◆ **Challenge**
Extract, unchanged, every line from the top of the material below through the line with "end_height = 783; // [650:1:1000]", and no more.
──────── Material provided
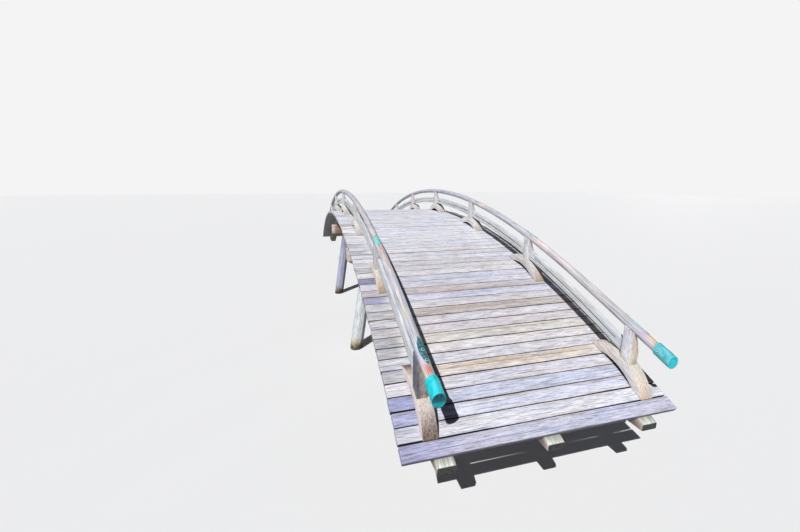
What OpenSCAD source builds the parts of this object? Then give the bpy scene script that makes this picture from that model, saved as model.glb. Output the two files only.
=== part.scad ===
// Moon bridge: an arched timber footbridge with low rails, on two splayed timber bents.
// X runs across the bridge, Y along it, Z up. The feet stand on Z = 0 and the crest is over the origin.

/* [Arch] */
// Length of the deck from end to end, measured level
span = 8755; // [7500:5:10000]
// Height of the crest of the deck above its ends
rise = 1026; // [700:2:1250]
// Height of the deck's ends above the feet of the bents
end_height = 783; // [650:1:1000]

/* [Deck boards] */
// Length of a deck board, across the bridge
board_length = 2000; // [1900:5:2200]
// Width of a deck board, along the bridge
board_width = 99; // [80:1:125]
// Thickness of a deck board
board_thick = 38; // [30:1:50]
// Smallest open joint between two boards
board_joint = 4; // [2:0.5:8]
// How far the board ends wander in and out
board_stagger = 4; // [0:1:15]

/* [Girders] */
// Distance of the outer girders from the middle
girder_offset = 740; // [600:5:800]
// Width of a girder
girder_width = 120; // [80:1:150]
// Depth of a girder, square to the arch
girder_depth = 240; // [200:2:290]
// How far the girders stand out beyond the deck's ends
girder_nose = 25; // [10:1:60]
// Depth of the level seat at a girder's end, below the deck's end
seat_drop = 105; // [80:1:150]

/* [Bents] */
// Distance of each bent from the middle of the bridge
bent_offset = 1320; // [1100:10:1700]
// How far a cross beam stands out beyond the middle of a post's head
beam_overhang = 296; // [200:2:320]
// Width of a cross beam, along the bridge
beam_width = 160; // [130:1:200]
// Height of a cross beam
beam_height = 165; // [130:1:200]
// Width of a bent's eight-sided post, across its flats
pile_width = 164; // [130:1:190]
// Distance of a post's foot from the middle, across the bridge
foot_offset = 855; // [800:5:950]
// Lean of the posts, out towards their feet
lean = 9.1; // [5:0.1:11]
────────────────
◆ **Answer to the problem**
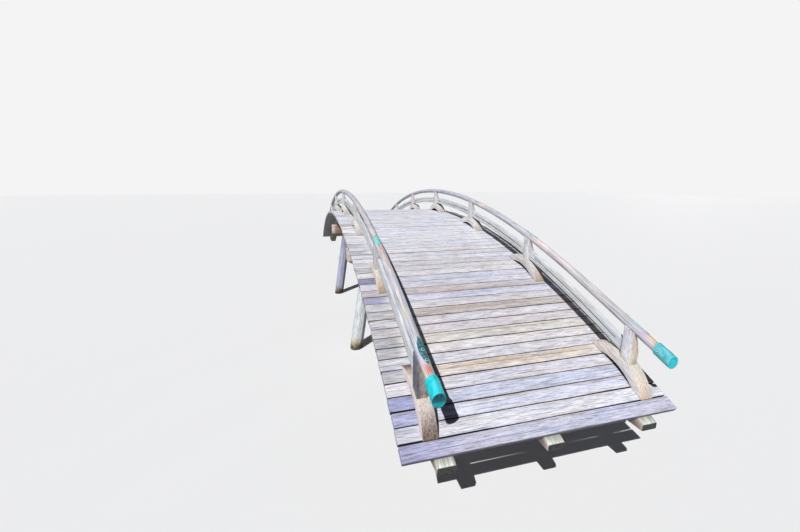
What OpenSCAD source builds the parts of this object? Then give the bpy scene script that makes this picture from that model, saved as model.glb. Output the two files only.
=== part.scad ===
// Moon bridge: an arched timber footbridge with low rails, on two splayed timber bents.
// X runs across the bridge, Y along it, Z up. The feet stand on Z = 0 and the crest is over the origin.

/* [Arch] */
// Length of the deck from end to end, measured level
span = 8755; // [7500:5:10000]
// Height of the crest of the deck above its ends
rise = 1026; // [700:2:1250]
// Height of the deck's ends above the feet of the bents
end_height = 783; // [650:1:1000]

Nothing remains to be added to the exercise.